In
Aotearoa/New Zealand Maori, the country’s indigenous inhabitants
(who call themselves the ‘people of the land’ the tangata
whenua), hold that their genealogy unites them with the land in an unbroken
line. Development may, they believe, destroy the health and spirit of
the place and cut links with their ancestor. Without a past they cannot
envisage a future. How can these values be accommodated with the dominant
post-colonial paradigm that sees land as a market-place commodity?
Time
and understanding encourages emotional links with the land, be they
felt by Maori, or by more recent dwellers, but it does not necessarily
lead to shared values. The histories that link European settlers (Pakeha)
with the land (and these seldom extend back more than five generations)

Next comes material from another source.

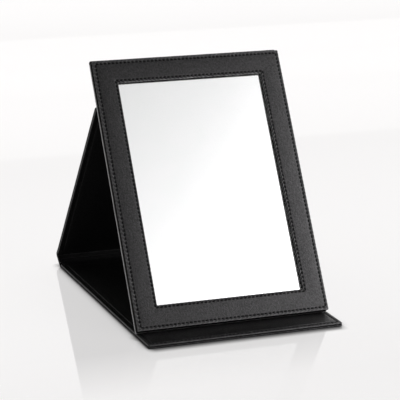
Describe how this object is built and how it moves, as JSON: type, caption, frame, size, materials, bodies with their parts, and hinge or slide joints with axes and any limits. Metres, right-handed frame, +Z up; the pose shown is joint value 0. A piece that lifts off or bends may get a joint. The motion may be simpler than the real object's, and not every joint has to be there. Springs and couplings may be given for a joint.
{
  "type": "folding countertop mirror",
  "caption": "Rectangular vanity mirror in a stitched black leatherette frame on a fold-out cover that forms its base and rear leg.",
  "frame": {"origin": "on the underside of the base, at the middle of the whole footprint (base and spine)", "axes": "+Z up, -Y the way the mirror glass faces, +X to the right seen from the front"},
  "size_m": [0.1867, 0.2851, 0.2283],
  "materials": {
    "leatherette": "satin",
    "lining": "matte",
    "thread": "satin",
    "greyboard": "matte",
    "mirror": "mirror",
    "tape": "matte",
    "magnet": "satin",
    "steel_plate": "satin"
  },
  "bodies": {
    "base": {"base_cover": "leatherette", "base_board": "greyboard", "base_lining": "lining", "base_stitching": "thread", "closure_magnets": "magnet"},
    "spine": {"spine_cover": "leatherette", "spine_board": "greyboard", "spine_lining": "lining", "base_hinge": "leatherette", "leg_hinge": "leatherette"},
    "leg": {"leg_cover": "leatherette", "leg_board": "greyboard", "leg_lining": "lining", "leg_stitching": "thread", "crease_hinge": "leatherette"},
    "mirror_panel": {"frame_cover": "leatherette", "frame_board": "greyboard", "mirror_glass": "mirror", "glass_tape": "tape", "filler_card": "greyboard", "joining_tape": "tape", "back_cover": "leatherette", "backing_board": "greyboard", "top_strip": "leatherette", "outer_stitching": "thread", "inner_stitching": "thread", "closure_plates": "steel_plate"}
  },
  "joints": [
    {"name": "cover_hinge", "type": "hinge", "parent": "base", "child": "spine", "pos_m": [0, 0.13064, 0.0022], "axis": [-1, 0, 0], "range_deg": [0, 36]},
    {"name": "stand_fold", "type": "hinge", "parent": "spine", "child": "leg", "pos_m": [0, 0.14128, 0.01051], "axis": [-1, 0, 0], "range_deg": [0, 29]},
    {"name": "crease_fold", "type": "hinge", "parent": "leg", "child": "mirror_panel", "pos_m": [0, 0.0001, 0.187], "axis": [1, 0, 0], "range_deg": [0, 65.2]}
  ],
  "couplings": [
    {"joint": "crease_fold", "follows": "stand_fold", "ratio": 2.24}
  ]
}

are inevitably distinct from those of Maori. They spring from a different
perspective and in comparison with Maori histories, which extend back
40 generations or more, are bound to be somewhat thinner in content
and meaning - however heartfelt. So how can such a dualism in the understandings
about what the land represents and means be accommodated in a physically
singular landscape?
Using
a range of examples from landscape planning and site design, this paper
explores these questions. It reviews some of the issues that arise where
cultural values and development aims conflict, and some of the issues
that arise where different cultural groups share a landscape that means
different things to them. The paper then goes on to discuss a series
of examples where Maori meaning has been accommodated within landscape
development, which demonstrates the potential for cross-cultural accommodation,
and illustrates the paper’s objective - which is to move from
conflict to accommodation and collaboration. The paper also aims to
show that design which responds to the spirit of place, its history
and processes, offers prospect for future resolution of conflicts over
place values.
Dr
Diane Menzies is an Environment Commissioner for the Environment Court
in New Zealand, Principal of Menzies Environmental Ltd. and Secretary
General of the International Federation of Landscape Architects.
Neil
Challenger is a lecturer in the Landscape Architecture Group at Lincoln
University in New Zealand. He has a particular interest in the landscape
design issues of culturally diverse and pluralistic societies.
Disclaimer:
The opinions expressed in this paper are the writers’ own and
should not be taken as the views of either the Environment Court or
Lincoln University.
Here is my rope
starting at my feet. I weave my own rope of descent and belonging from
the land. I collect kelp from the sea. I bind it with a river…
I weave in the living frond of a podocarp taken from the forest …
There is my rope. It is with this that I am tied to the land.’
Annette Lees (Pakeha New Zealander) 1,
2
Our
people have walked this land and fished these waters for hundreds of
years. What happens here touches us because of these peoples: the people
who have gone before. Cath Brown (Maori New Zealander).